>>>>
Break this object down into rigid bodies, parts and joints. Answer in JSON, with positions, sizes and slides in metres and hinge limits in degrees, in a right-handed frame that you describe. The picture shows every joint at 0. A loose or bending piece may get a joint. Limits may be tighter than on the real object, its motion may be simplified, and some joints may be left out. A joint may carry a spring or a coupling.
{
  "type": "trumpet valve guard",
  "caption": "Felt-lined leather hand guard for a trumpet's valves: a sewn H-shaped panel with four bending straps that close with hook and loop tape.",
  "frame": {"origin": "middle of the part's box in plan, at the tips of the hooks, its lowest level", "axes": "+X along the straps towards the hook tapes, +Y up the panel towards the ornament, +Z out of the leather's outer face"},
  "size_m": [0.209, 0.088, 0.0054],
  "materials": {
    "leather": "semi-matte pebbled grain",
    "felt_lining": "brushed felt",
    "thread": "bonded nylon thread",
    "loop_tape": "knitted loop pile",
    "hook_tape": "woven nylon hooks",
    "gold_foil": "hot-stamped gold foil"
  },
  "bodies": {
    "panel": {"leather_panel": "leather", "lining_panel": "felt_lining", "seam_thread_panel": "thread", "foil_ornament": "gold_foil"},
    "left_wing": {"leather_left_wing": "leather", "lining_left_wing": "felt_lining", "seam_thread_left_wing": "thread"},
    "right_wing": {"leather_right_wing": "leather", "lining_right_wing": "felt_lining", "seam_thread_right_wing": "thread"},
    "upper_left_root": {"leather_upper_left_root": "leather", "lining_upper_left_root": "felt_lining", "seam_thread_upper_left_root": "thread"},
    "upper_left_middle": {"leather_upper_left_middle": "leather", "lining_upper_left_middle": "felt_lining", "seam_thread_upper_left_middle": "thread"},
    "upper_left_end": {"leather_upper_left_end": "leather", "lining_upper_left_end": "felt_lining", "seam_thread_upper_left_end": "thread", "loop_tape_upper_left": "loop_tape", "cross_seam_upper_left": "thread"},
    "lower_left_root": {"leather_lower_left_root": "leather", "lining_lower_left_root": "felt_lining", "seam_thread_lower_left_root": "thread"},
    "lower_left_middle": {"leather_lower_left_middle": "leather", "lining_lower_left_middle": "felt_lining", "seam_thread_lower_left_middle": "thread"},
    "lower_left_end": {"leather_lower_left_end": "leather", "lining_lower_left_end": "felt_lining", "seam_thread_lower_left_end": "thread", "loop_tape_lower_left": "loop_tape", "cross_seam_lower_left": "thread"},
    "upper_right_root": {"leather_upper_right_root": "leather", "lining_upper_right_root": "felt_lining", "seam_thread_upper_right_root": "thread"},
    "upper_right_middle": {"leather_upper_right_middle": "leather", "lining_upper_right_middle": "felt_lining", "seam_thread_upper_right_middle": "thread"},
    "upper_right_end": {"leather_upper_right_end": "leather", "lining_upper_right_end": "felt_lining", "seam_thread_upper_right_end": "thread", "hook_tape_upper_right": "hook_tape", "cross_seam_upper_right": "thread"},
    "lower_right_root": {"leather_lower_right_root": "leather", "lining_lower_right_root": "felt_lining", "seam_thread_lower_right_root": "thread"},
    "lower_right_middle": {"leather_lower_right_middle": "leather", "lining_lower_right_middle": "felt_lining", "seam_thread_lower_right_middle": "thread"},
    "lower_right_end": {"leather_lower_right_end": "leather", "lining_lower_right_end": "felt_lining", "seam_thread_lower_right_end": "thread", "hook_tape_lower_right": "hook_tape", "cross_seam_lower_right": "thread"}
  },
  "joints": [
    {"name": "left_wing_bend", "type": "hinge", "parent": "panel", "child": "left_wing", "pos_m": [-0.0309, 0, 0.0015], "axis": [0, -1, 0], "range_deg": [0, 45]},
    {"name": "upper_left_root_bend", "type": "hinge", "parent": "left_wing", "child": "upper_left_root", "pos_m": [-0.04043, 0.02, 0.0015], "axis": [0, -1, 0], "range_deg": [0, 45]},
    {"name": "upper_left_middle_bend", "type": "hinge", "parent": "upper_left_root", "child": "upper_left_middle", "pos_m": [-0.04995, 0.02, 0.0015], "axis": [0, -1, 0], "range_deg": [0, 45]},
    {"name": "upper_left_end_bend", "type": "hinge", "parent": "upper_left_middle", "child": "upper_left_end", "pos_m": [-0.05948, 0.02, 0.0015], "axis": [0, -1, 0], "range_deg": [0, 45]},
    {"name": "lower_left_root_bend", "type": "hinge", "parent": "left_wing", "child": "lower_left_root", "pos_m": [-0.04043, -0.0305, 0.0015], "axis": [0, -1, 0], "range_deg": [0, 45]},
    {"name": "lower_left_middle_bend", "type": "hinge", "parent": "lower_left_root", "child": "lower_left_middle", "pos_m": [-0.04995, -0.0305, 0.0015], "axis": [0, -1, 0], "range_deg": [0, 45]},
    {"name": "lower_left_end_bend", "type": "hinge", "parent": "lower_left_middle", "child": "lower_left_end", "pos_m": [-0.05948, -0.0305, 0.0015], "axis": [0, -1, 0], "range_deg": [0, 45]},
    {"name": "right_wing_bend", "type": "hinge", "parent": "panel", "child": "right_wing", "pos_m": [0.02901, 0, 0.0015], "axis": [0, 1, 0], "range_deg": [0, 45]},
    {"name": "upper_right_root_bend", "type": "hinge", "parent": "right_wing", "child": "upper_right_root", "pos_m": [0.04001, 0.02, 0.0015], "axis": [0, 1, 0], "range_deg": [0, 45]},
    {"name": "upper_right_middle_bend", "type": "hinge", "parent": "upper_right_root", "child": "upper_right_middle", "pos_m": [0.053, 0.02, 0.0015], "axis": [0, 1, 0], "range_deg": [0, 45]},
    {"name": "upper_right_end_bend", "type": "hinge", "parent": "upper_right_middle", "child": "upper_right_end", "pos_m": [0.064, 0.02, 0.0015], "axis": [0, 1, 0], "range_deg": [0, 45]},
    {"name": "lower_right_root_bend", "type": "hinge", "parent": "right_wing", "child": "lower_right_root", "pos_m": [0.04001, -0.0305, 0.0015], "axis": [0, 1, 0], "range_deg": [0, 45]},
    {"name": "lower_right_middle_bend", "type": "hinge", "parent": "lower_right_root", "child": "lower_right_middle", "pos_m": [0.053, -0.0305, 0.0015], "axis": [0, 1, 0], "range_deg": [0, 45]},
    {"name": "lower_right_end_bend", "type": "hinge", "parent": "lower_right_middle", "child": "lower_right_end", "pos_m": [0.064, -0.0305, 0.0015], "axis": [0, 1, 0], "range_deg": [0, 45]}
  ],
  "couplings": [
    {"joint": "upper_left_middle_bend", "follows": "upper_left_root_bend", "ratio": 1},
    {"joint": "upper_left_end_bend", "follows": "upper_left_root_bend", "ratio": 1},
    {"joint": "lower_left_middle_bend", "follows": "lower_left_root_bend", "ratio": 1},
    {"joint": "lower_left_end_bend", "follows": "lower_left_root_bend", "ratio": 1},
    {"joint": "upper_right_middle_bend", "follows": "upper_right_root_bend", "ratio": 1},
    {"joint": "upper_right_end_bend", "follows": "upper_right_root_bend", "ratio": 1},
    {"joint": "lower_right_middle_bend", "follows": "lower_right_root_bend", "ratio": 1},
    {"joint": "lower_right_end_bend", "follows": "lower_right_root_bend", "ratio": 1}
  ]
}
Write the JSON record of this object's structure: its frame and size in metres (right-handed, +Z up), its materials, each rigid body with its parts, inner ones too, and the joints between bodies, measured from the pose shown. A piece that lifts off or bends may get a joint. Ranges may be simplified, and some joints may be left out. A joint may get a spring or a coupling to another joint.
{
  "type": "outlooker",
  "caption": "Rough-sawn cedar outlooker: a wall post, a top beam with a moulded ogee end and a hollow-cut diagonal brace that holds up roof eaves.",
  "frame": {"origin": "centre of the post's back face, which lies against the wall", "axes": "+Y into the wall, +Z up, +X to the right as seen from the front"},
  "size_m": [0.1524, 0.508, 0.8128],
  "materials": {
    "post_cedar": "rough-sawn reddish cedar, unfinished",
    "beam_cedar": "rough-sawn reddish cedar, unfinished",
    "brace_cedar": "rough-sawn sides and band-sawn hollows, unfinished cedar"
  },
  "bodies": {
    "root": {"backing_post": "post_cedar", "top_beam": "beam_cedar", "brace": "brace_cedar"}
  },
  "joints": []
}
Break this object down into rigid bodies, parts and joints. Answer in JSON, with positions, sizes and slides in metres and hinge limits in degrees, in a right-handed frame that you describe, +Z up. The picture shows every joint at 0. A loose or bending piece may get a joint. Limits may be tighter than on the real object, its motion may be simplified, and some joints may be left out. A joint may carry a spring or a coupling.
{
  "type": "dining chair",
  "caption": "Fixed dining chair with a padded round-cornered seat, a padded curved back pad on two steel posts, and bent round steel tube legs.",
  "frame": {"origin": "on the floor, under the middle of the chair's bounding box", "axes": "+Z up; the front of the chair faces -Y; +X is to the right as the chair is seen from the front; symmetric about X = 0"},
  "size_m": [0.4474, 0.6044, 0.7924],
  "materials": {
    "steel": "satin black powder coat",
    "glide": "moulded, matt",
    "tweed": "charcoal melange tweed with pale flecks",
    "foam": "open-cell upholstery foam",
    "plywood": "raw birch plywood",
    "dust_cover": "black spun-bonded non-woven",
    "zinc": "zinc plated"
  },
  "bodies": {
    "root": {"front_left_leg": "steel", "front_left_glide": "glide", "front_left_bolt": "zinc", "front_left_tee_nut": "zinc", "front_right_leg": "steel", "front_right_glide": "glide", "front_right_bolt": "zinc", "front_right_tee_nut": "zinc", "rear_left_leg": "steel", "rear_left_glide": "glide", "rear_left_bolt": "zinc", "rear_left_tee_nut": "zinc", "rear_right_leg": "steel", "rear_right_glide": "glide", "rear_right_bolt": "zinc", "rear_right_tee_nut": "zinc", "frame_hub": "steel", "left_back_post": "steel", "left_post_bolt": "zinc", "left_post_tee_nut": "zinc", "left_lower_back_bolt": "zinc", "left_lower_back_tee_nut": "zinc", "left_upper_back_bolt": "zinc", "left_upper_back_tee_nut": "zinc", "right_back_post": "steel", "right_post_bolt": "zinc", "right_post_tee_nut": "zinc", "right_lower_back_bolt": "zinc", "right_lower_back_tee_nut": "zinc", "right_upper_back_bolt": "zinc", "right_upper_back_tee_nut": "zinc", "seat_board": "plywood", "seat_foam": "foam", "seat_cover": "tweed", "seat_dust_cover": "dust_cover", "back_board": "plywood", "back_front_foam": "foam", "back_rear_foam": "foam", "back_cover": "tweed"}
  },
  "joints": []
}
<<<<
**YOUR OBJECTIVE**.
Look above for the line that holds "you describe, +Z", then copy it and each line after it exactly, through the last line of the data.

**ANSWER IN FULL**.
Break this object down into rigid bodies, parts and joints. Answer in JSON, with positions, sizes and slides in metres and hinge limits in degrees, in a right-handed frame that you describe, +Z up. The picture shows every joint at 0. A loose or bending piece may get a joint. Limits may be tighter than on the real object, its motion may be simplified, and some joints may be left out. A joint may carry a spring or a coupling.
{
  "type": "dining chair",
  "caption": "Fixed dining chair with a padded round-cornered seat, a padded curved back pad on two steel posts, and bent round steel tube legs.",
  "frame": {"origin": "on the floor, under the middle of the chair's bounding box", "axes": "+Z up; the front of the chair faces -Y; +X is to the right as the chair is seen from the front; symmetric about X = 0"},
  "size_m": [0.4474, 0.6044, 0.7924],
  "materials": {
    "steel": "satin black powder coat",
    "glide": "moulded, matt",
    "tweed": "charcoal melange tweed with pale flecks",
    "foam": "open-cell upholstery foam",
    "plywood": "raw birch plywood",
    "dust_cover": "black spun-bonded non-woven",
    "zinc": "zinc plated"
  },
  "bodies": {
    "root": {"front_left_leg": "steel", "front_left_glide": "glide", "front_left_bolt": "zinc", "front_left_tee_nut": "zinc", "front_right_leg": "steel", "front_right_glide": "glide", "front_right_bolt": "zinc", "front_right_tee_nut": "zinc", "rear_left_leg": "steel", "rear_left_glide": "glide", "rear_left_bolt": "zinc", "rear_left_tee_nut": "zinc", "rear_right_leg": "steel", "rear_right_glide": "glide", "rear_right_bolt": "zinc", "rear_right_tee_nut": "zinc", "frame_hub": "steel", "left_back_post": "steel", "left_post_bolt": "zinc", "left_post_tee_nut": "zinc", "left_lower_back_bolt": "zinc", "left_lower_back_tee_nut": "zinc", "left_upper_back_bolt": "zinc", "left_upper_back_tee_nut": "zinc", "right_back_post": "steel", "right_post_bolt": "zinc", "right_post_tee_nut": "zinc", "right_lower_back_bolt": "zinc", "right_lower_back_tee_nut": "zinc", "right_upper_back_bolt": "zinc", "right_upper_back_tee_nut": "zinc", "seat_board": "plywood", "seat_foam": "foam", "seat_cover": "tweed", "seat_dust_cover": "dust_cover", "back_board": "plywood", "back_front_foam": "foam", "back_rear_foam": "foam", "back_cover": "tweed"}
  },
  "joints": []
}